Gretchen March 21, 2009 at 10:02 a.m.

I REALLY don't know on this one, but I do think that it might be a good idea if she wasn't so strict when her kids are at other people's houses. I mean, within reason. It's NEVER okay if my kids watch something COMPLETELY inappropriate when they're over at someone else's house. But I try to relax a little outside my own home. For example, we were against our babies watching TV. So we didn't do it at OUR house, but we didn't care if a sitter or someone showed a video to them. I have certain even PBS shows I prefer my kids not to watch. Not as much because they're inappropriate, but because I just don't like their approach. But if I find out Claire watched one at a friend's house? I don't worry about it. I think what kids are exposed to consistently over time in their own home is more important than an occasional video game at a friend's house. If this woman feels it's important to ban TV and other media in her home, more power to her. But I think she's doing her kids a disservice but making it totally and completely forbidden ALL the time. Social learning is very important and (unfortunately) we live in a society where it's hard to have "normal" social interactions if you don't speak the language of pop culture.
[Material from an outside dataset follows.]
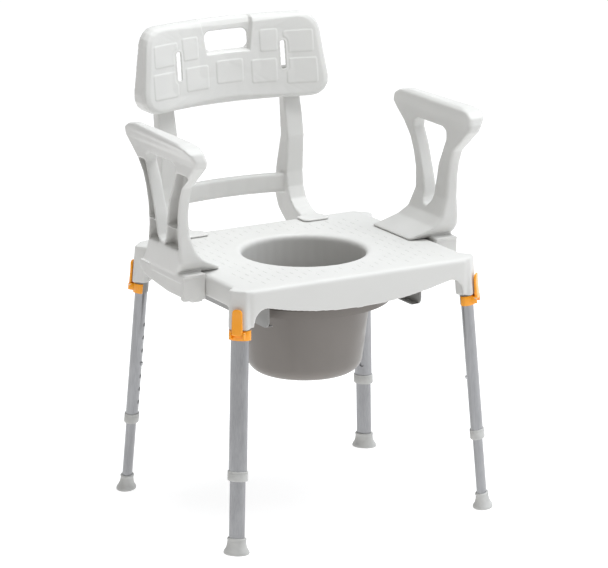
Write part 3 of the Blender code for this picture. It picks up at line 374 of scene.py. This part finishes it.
def paint(piece, finish):
    piece.data.materials.clear()
    piece.data.materials.append(FINISHES[finish])
    return piece


def fit(piece, body, slot, *nodes):
    """The piece rides on a body and stands for its CAD nodes, which it hides; slot is not used."""
    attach(piece, body)
    if nodes:
        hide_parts(*nodes)


def crisp(name, mesh, finish, angle=35.0):
    """A piece from a mesh that already has its final shape."""
    mesh.shade_smooth()
    mesh.set_sharp_from_angle(angle=math.radians(angle))
    return paint(place(name, mesh), finish)


# ---- legs ----------------------------------------------------------------------------------------
def leg_matrix(corner):
    """A leg's frame: Z up the leg, X outwards along the corner's diagonal, origin on the floor."""
    side, end = CORNERS[corner]
    up = -Vector(JOINTS[f"height_{corner}"]["axis"])
    out = Vector((side, end, 0.0)).normalized()
    out = (out - up * out.dot(up)).normalized()
    matrix = Matrix((out, up.cross(out), up)).transposed().to_4x4()
    matrix.translation = FOOT_MIDDLES[corner]
    matrix.translation.z = 0.0
    return matrix


def measure(node, matrix):
    """A CAD node's lowest and highest corner in a frame."""
    home = matrix.inverted()
    spots = [home @ vertex.co for vertex in frame["nodes"][node].data.vertices]
    low = Vector(min(spot[k] for spot in spots) for k in range(3))
    high = Vector(max(spot[k] for spot in spots) for k in range(3))
    return low, high


TUBE_WALL = 0.0013
TUBE_LIP = 0.0004
HEIGHT_HOLE = 0.0041
HOLE_PITCH, HOLE_STEPS = 0.025, 3
FOOT_LEVEL = 0.010


def tube_mesh(name, node, matrix, holes):
    """An oval tube with rolled ends and round holes on its inward face."""
    low, high = measure(node, matrix)
    sizes = (high.x - low.x, high.y - low.y)
    profile = [(-TUBE_LIP, low.z), (0.0, low.z + TUBE_LIP), (0.0, high.z - TUBE_LIP), (-TUBE_LIP, high.z),
               (-TUBE_WALL, high.z - TUBE_LIP), (-TUBE_WALL, low.z + TUBE_LIP)]
    mesh = oval_sweep(name, sizes, profile, matrix)
    face = sizes[0] / 2
    cuts = [("DIFFERENCE", rod(f"{name}_{k}", HEIGHT_HOLE, (-face * 1.4, 0, z), (-face * 0.6, 0, z), 24, matrix))
            for k, z in enumerate(holes)]
    return carve(name, mesh, cuts)


def build_leg(corner):
    matrix = leg_matrix(corner)
    low, high = measure(f"snap_button_{corner}", matrix)
    button = (low.z + high.z) / 2
    holes = [button + HOLE_PITCH * step for step in range(-HOLE_STEPS, HOLE_STEPS + 1)]
    upper = crisp(f"outer_tube_{corner}", tube_mesh(f"outer_{corner}", f"upper_tube_{corner}", matrix, holes),
                  "aluminium")
    fit(upper, f"upper_leg_{corner}", "anodised_aluminium", f"upper_tube_{corner}")
    lower = crisp(f"inner_tube_{corner}", tube_mesh(f"inner_{corner}", f"lower_tube_{corner}", matrix, [button]),
                  "aluminium")
    fit(lower, f"lower_leg_{corner}", "anodised_aluminium", f"lower_tube_{corner}")

    low, high = measure(f"lower_tube_{corner}", matrix)
    inner = (high.x - low.x, high.y - low.y)
    upper_low, upper_high = measure(f"upper_tube_{corner}", matrix)
    outer = (upper_high.x - upper_low.x, upper_high.y - upper_low.y)
    ring_low, ring_high = measure(f"collar_{corner}", matrix)
    step_in = (outer[0] - inner[0]) / 2
    wall, z0, z1 = 0.0021, ring_low.z, ring_high.z
    seat = upper_low.z - 0.0002
    profile = [(-step_in + 0.0003, z0), (wall - 0.0012, z0), (wall - 0.0004, z0 + 0.0005), (wall, z0 + 0.0016),
               (wall, z1 - 0.0040), (wall - 0.0005, z1 - 0.0034), (wall - 0.0005, z1 - 0.0030), (wall, z1 - 0.0024),
               (wall, z1 - 0.0012), (wall - 0.0006, z1 - 0.0003), (wall - 0.0014, z1), (0.0002, z1), (0.0002, seat),
               (-step_in + 0.0003, seat)]
    collar = crisp(f"ring_collar_{corner}", oval_sweep(f"ring_{corner}", outer, profile, matrix), "rubber", 50)
    fit(collar, f"upper_leg_{corner}", "foot_plastic", f"collar_{corner}")

    neck, flare, top = 0.0026, 0.0093, 0.0290
    profile = [(None, 0.0), (flare - 0.0016, 0.0), (flare - 0.0004, 0.0006), (flare, 0.0020),
               (flare - 0.0002, 0.0038),
               (flare * 0.86, 0.0062), (flare * 0.66, 0.0090), (flare * 0.50, 0.0120), (flare * 0.39, 0.0155),
               (flare * 0.32, 0.0195), (neck, 0.0238), (neck, 0.0250),
               (neck + 0.0007, 0.0256), (neck + 0.0007, 0.0274),
               (neck, 0.0284), (neck - 0.0007, top), (0.0002, top), (0.0002, low.z), (None, low.z)]
    foot = crisp(f"flared_foot_{corner}", oval_sweep(f"flared_{corner}", inner, profile, matrix, FOOT_LEVEL),
                 "rubber", 50)
    fit(foot, f"lower_leg_{corner}", "foot_plastic", f"foot_{corner}")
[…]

Ily March 21, 2009 at 10:51 a.m.

So my neighbor does let her son watch up to one hour a day of tv, but she wants it to be when SHE is making dinner and not at any other time. He sure does get glued to the TV if they stop by and we are watching it.

I agree that the content of the tv shows they are watching is very important too. Frankly about all we watch is PBS kids (Ruff Ruffman, Word World, Word Girl, Cyberchase, Bob the builder, Thomas the tank engine... I despise Barney so it isn't allowed in my home) and we watch some shows on Discovery channel too- I love Dirty Jobs and Cash Cab. But we usually don't watch all those shows in one day. We just watch them occasionally when it fits into our schedule. We are usually doing stuff instead of watching tv. Which is what I prefer!

I love what everyone has written so far, I am on the same wavelength with you all. Even my 25 year old single female cousin who says tv=fabulous!